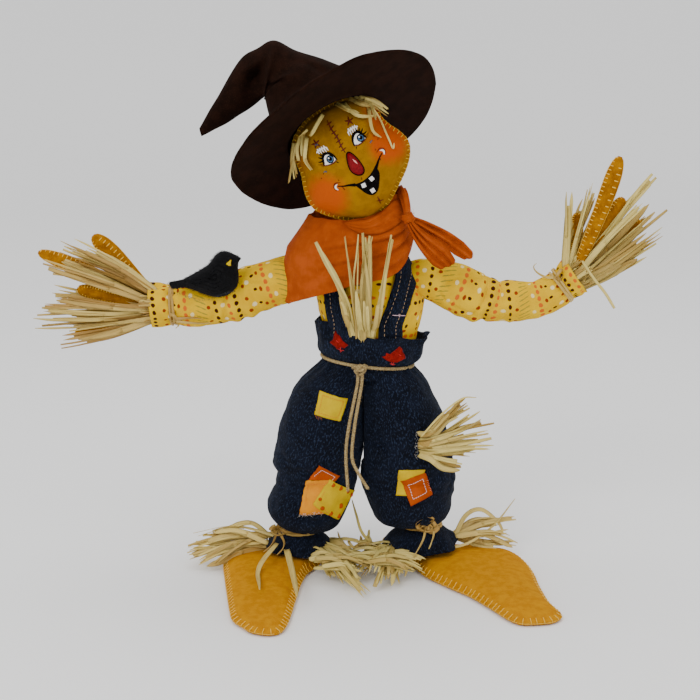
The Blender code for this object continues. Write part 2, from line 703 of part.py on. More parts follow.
def build_arm(side, upper, forearm):
    armature = (SHOULDER[side], ELBOW[side], WRIST[side][0] + WRIST[side][1].normalized() * 0.0150)
    sleeve = path_sections(UPPER_SLEEVE[side])
    lower = path_sections(FOREARM_SLEEVE[side])
    stuffed(f"{side}_upper_sleeve", sleeve, armature[:2], upper, PRINT)
    wire(f"{side}_upper_arm_wire", *armature[:2], upper)
    mouths = (armature[1] + (armature[2] - armature[1]) * 0.02, armature[2])
    place(loft(lower, bore=bore_rings(lower, mouths)), f"{side}_forearm_sleeve", forearm, PRINT)
    wire(f"{side}_forearm_wire", armature[1], armature[2], forearm)

    at, along, radius = WRIST[side]
    along = along.normalized()
    across = Vector((-along.z, 0, along.x))
    ring = oval(at, across * (radius + 0.0022), Vector((0, radius + 0.0022, 0)), 24)
    tube(f"{side}_wrist_tie", ring, TWINE_R, forearm, TWINE, closed=True)

    outline = bpy.data.curves.new("hand", "CURVE")
    outline.dimensions = "2D"
    outline.fill_mode = "BOTH"
    outline.extrude = 0.0022
    line = outline.splines.new("POLY")
    line.points.add(len(FINGERS[side]) - 1)
    for knot, (x, z) in zip(line.points, FINGERS[side]):
        knot.co = (x, z, 0, 1)
    line.use_cyclic_u = True
    flat = bpy.data.objects.new("hand", outline)
    PARTS.objects.link(flat)
    bpy.context.view_layer.update()
    mesh = bpy.data.meshes.new_from_object(flat.evaluated_get(bpy.context.evaluated_depsgraph_get()))
    bpy.data.objects.remove(flat)
    bm = bmesh.new()
    bm.from_mesh(mesh)
    bmesh.ops.remove_doubles(bm, verts=bm.verts, dist=0.00005)
    bm.to_mesh(mesh)
    bm.free()
    mesh.transform(Matrix.Translation((0, 0.0045, 0)) @ Matrix.Rotation(math.pi / 2, 4, "X"))
    place(mesh, f"{side}_hand", forearm, GOLD_FELT)
    fan(f"{side}_hand_straw", HAND_STRAW[side], forearm, -0.0070)


def build_crow(body):
    rings = [
        oval(Vector((x, -0.0225, z)), Vector((0, 0, tall)), Vector((0, wide, 0)), 14)
        for x, z, tall, wide in (
            (-0.1525, 0.2575, 0.0018, 0.0060), (-0.1420, 0.2610, 0.0038, 0.0075),
            (-0.1330, 0.2650, 0.0085, 0.0100), (-0.1230, 0.2685, 0.0125, 0.0120),
            (-0.1130, 0.2715, 0.0128, 0.0120), (-0.1060, 0.2750, 0.0102, 0.0102),
            (-0.1010, 0.2768, 0.0088, 0.0090), (-0.0965, 0.2772, 0.0056, 0.0056),
            (-0.0915, 0.2775, 0.0014, 0.0014),
        )
    ]
    place(loft(rings), "crow", body, (0.006, 0.006, 0.007))


def build_leg(side, thigh, shin, foot):
    sign = OUTWARD[side]
    upper = [(z, x, 0.0, w, d) for z, x, w, d in THIGH[side]]
    lower = [(z, x, 0.0, w, d) for z, x, w, d in SHIN[side]]
    sock = ANKLE[side]
    trouser = stuffed(f"{side}_trouser_thigh", level_sections(upper, 22), (HIP[side], KNEE[side]), thigh, DENIM)
    wire(f"{side}_thigh_wire", HIP[side] + (HIP[side] - KNEE[side]).normalized() * 0.0150, KNEE[side], thigh)
    calf = place(
        loft(level_sections(lower, 22), bore=bore_rings(level_sections(lower, 22), [KNEE[side], sock])),
        f"{side}_trouser_shin", shin, DENIM,
    )
    wire(f"{side}_shin_wire", KNEE[side], sock, shin)
    tie_z = ANKLE_TIE_Z[side]
    row = next(r for r in lower if abs(r[0] - tie_z) < 1e-6)
    ring = level_sections(((tie_z, row[1], 0.0, row[3] + 0.0034, row[4] + 0.0034),), 24)[0]
    tube(f"{side}_ankle_tie", ring, TWINE_R, shin, TWINE, closed=True)

    across, up = Vector((1, 0, 0)), Vector((0, 0, 1))
    knee_x, knee_z, wide, tall = KNEE_PATCHES[side]
    laid_sheet(
        f"{side}_knee_patches", surface_of(calf),
        face_grid(Vector((knee_x, -0.08, knee_z)), across, up, wide, tall, 6, 6),
        [-FRONT] * 6, PATCH, shin, ORANGE, lift=0.0012,
    )
    if side == "right":
        tip = math.radians(-14)
        laid_sheet(
            "right_thigh_patch", surface_of(trouser),
            face_grid(
                Vector((-0.0175, -0.08, 0.1440)),
                Vector((math.cos(tip), 0, math.sin(tip))), Vector((-math.sin(tip), 0, math.cos(tip))),
                0.0220, 0.0210,
            ),
            [-FRONT] * 6, PATCH, thigh, YELLOW,
        )
    else:
        fan("left_thigh_straw", (
            (0.0590, 0.1205, 0.0100, 0.0022), (0.0720, 0.1225, 0.0160, 0.0040),
            (0.0880, 0.1260, 0.0240, 0.0055), (0.1080, 0.1290, 0.0310, 0.0060),
            (0.1200, 0.1300, 0.0240, 0.0040),
        ), thigh, -0.0400, lean=-0.0025)

    build_foot(side, sign, foot)


def build_foot(side, sign, body):
    turn = Matrix.Rotation(FOOT_TURN[side], 4, "Z")
    half = list(FOOT_OUTLINE)
    outline = half + [(-x, y) for x, y in half[-2:0:-1]]
    middle = Vector((0, -0.055, 0))
    rings = []
    for scale, lift in ((0.90, None), (1.0, 0.0), (0.97, 0.45), (0.82, 0.82), (0.55, 0.97), (0.25, 1.0)):
        ring = []
        for x, y in outline:
            flat = middle + (Vector((x, y, 0)) - middle) * scale
            share = min(1, max(0, (0.02 - flat.y) / 0.17))
            tall = FOOT_HEIGHT + (TOE_HEIGHT - FOOT_HEIGHT) * share
            rim = 0.0045
            height = 0.0 if lift is None else rim + (tall - rim) * lift
            spot = turn @ Vector((flat.x + sign * FOOT_OFFSET, flat.y, 0))
            ring.append(Vector((ANKLE[side].x + spot.x, spot.y, height)))
        rings.append(ring)
    place(loft(rings), f"{side}_foot", body, GOLD_FELT)

    for name, table in ANKLE_STRAW[side].items():
        rings = [
            oval(Vector((x, y, z)), Vector((dx, dy, 0)), Vector((0, 0, tall)), 12)
            for x, y, z, dx, dy, tall in table
        ]
        place(loft(rings), name, body, STRAW)


PIVOTS = {}
clear_scene()
PARTS = new_collection("scarecrow_figure")
CUTTERS = new_collection("cutters")

figure = joint_empty("figure", Vector((0, 0, 0)))
figure.location = SHIFT
neck = joint_empty("neck_pivot", NECK, figure)
head_pivot = joint_empty("head_pivot", HEAD_PIVOT, neck)
build_torso(figure)
wire("neck_wire", NECK, HEAD_PIVOT, neck)
build_head(head_pivot)
for side in ("right", "left"):
    shoulder = joint_empty(f"{side}_shoulder_pivot", SHOULDER[side], figure)
    elbow = joint_empty(f"{side}_elbow_pivot", ELBOW[side], shoulder)
    build_arm(side, shoulder, elbow)
    if side == "right":
        build_crow(elbow)
    hip = joint_empty(f"{side}_hip_pivot", HIP[side], figure)
    knee = joint_empty(f"{side}_knee_pivot", KNEE[side], hip)
    ankle = joint_empty(f"{side}_ankle_pivot", ANKLE[side], knee)
    build_leg(side, hip, knee, ankle)
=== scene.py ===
"""Looks of the felt scarecrow figure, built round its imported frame.

Shapes are made in the figure's own coordinates, in metres: x to the viewer's right, the figure
facing -Y, z up. FIGURE moves them to the frame. right_ is the side at -X, and left_ at +X.
"""

import json
import math
import random

import bmesh
import bpy
import numpy as np
from mathutils import Euler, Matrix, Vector, noise
from mathutils.bvhtree import BVHTree


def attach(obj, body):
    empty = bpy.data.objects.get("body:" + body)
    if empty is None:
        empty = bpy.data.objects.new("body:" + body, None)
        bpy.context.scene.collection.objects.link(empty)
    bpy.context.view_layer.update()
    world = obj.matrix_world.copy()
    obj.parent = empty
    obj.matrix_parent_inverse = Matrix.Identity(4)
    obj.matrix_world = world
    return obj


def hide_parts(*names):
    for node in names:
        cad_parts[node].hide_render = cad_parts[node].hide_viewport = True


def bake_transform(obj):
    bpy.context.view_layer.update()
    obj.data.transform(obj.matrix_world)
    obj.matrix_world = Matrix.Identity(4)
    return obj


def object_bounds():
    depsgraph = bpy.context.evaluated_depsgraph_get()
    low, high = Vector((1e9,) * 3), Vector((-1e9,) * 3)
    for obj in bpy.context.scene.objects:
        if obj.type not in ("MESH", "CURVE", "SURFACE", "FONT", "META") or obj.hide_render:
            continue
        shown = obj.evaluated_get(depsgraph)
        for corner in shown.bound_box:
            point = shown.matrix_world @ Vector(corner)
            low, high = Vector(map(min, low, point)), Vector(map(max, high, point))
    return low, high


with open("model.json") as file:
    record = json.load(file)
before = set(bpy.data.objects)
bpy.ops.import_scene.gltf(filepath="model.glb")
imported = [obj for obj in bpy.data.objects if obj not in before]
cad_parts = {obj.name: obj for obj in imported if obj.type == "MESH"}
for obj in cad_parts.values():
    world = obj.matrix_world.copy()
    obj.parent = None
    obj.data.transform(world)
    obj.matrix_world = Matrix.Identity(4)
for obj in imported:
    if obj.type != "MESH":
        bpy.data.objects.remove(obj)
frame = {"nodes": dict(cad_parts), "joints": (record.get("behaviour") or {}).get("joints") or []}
CAD_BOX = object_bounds()
NECK = Vector((0.0040, -0.0160, 0.3000))
FIGURE = Vector(next(j for j in frame["joints"] if j["name"] == "neck_turn")["pos_m"]) - NECK
FRONT = np.array((0.0, -1.0, 0.0))
FAR_AHEAD = 0.30  # where rays that are cast at the figure's front start
SUNK = 0.0002  # how far the edge of a painted mark goes into what it is painted on
RAFFIA_THICK = 0.00038
THREAD_SIDES = 6
FUZZ_R = 0.00007
COTTON_THREAD = 0.00042

# ------------------------------------------------------------------ camera
camera = bpy.data.objects.new("camera", bpy.data.cameras.new("camera"))
camera.data.sensor_width = 36.0
camera.data.lens = 73.03
camera.data.clip_start = 0.01
camera.location = FIGURE + Vector((0, -1.2, 0.45))
camera.rotation_euler = Euler((math.radians(78), 0, 0))
bpy.context.scene.collection.objects.link(camera)
bpy.context.scene.camera = camera


# ------------------------------------------------------------------ shapes
def unit(v):
    v = np.asarray(v, float)
    return v / max(np.linalg.norm(v), 1e-12)


def vec(*v):
    return np.array(v, float)


def circle(count):
    """Angles evenly spread round a full turn."""
    return np.linspace(0, 2 * math.pi, count, endpoint=False)


def hump(off, width):
    """1 at off 0, falling smoothly to nothing on both sides."""
    return math.exp(-((off / width) ** 2))


def scatter(rng):
    """A point somewhere in a cube from -1 to 1."""
    return vec(rng.uniform(-1, 1), rng.uniform(-1, 1), rng.uniform(-1, 1))


def run(path):
    """How far along a path each of its points is."""
    return np.concatenate(((0,), np.cumsum(np.linalg.norm(np.diff(path, axis=0), axis=1))))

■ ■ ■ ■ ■

SHORT PROBLEM
Print exactly the lines from the line with "Vector((0, 0, 0)))" to the line with "depsgraph = bpy.context.evaluated_depsgraph_get()", both included, and nothing else.

COMPLETE RESPONSE
figure = joint_empty("figure", Vector((0, 0, 0)))
figure.location = SHIFT
neck = joint_empty("neck_pivot", NECK, figure)
head_pivot = joint_empty("head_pivot", HEAD_PIVOT, neck)
build_torso(figure)
wire("neck_wire", NECK, HEAD_PIVOT, neck)
build_head(head_pivot)
for side in ("right", "left"):
    shoulder = joint_empty(f"{side}_shoulder_pivot", SHOULDER[side], figure)
    elbow = joint_empty(f"{side}_elbow_pivot", ELBOW[side], shoulder)
    build_arm(side, shoulder, elbow)
    if side == "right":
        build_crow(elbow)
    hip = joint_empty(f"{side}_hip_pivot", HIP[side], figure)
    knee = joint_empty(f"{side}_knee_pivot", KNEE[side], hip)
    ankle = joint_empty(f"{side}_ankle_pivot", ANKLE[side], knee)
    build_leg(side, hip, knee, ankle)
=== scene.py ===
"""Looks of the felt scarecrow figure, built round its imported frame.

Shapes are made in the figure's own coordinates, in metres: x to the viewer's right, the figure
facing -Y, z up. FIGURE moves them to the frame. right_ is the side at -X, and left_ at +X.
"""

import json
import math
import random

import bmesh
import bpy
import numpy as np
from mathutils import Euler, Matrix, Vector, noise
from mathutils.bvhtree import BVHTree


def attach(obj, body):
    empty = bpy.data.objects.get("body:" + body)
    if empty is None:
        empty = bpy.data.objects.new("body:" + body, None)
        bpy.context.scene.collection.objects.link(empty)
    bpy.context.view_layer.update()
    world = obj.matrix_world.copy()
    obj.parent = empty
    obj.matrix_parent_inverse = Matrix.Identity(4)
    obj.matrix_world = world
    return obj


def hide_parts(*names):
    for node in names:
        cad_parts[node].hide_render = cad_parts[node].hide_viewport = True


def bake_transform(obj):
    bpy.context.view_layer.update()
    obj.data.transform(obj.matrix_world)
    obj.matrix_world = Matrix.Identity(4)
    return obj


def object_bounds():
    depsgraph = bpy.context.evaluated_depsgraph_get()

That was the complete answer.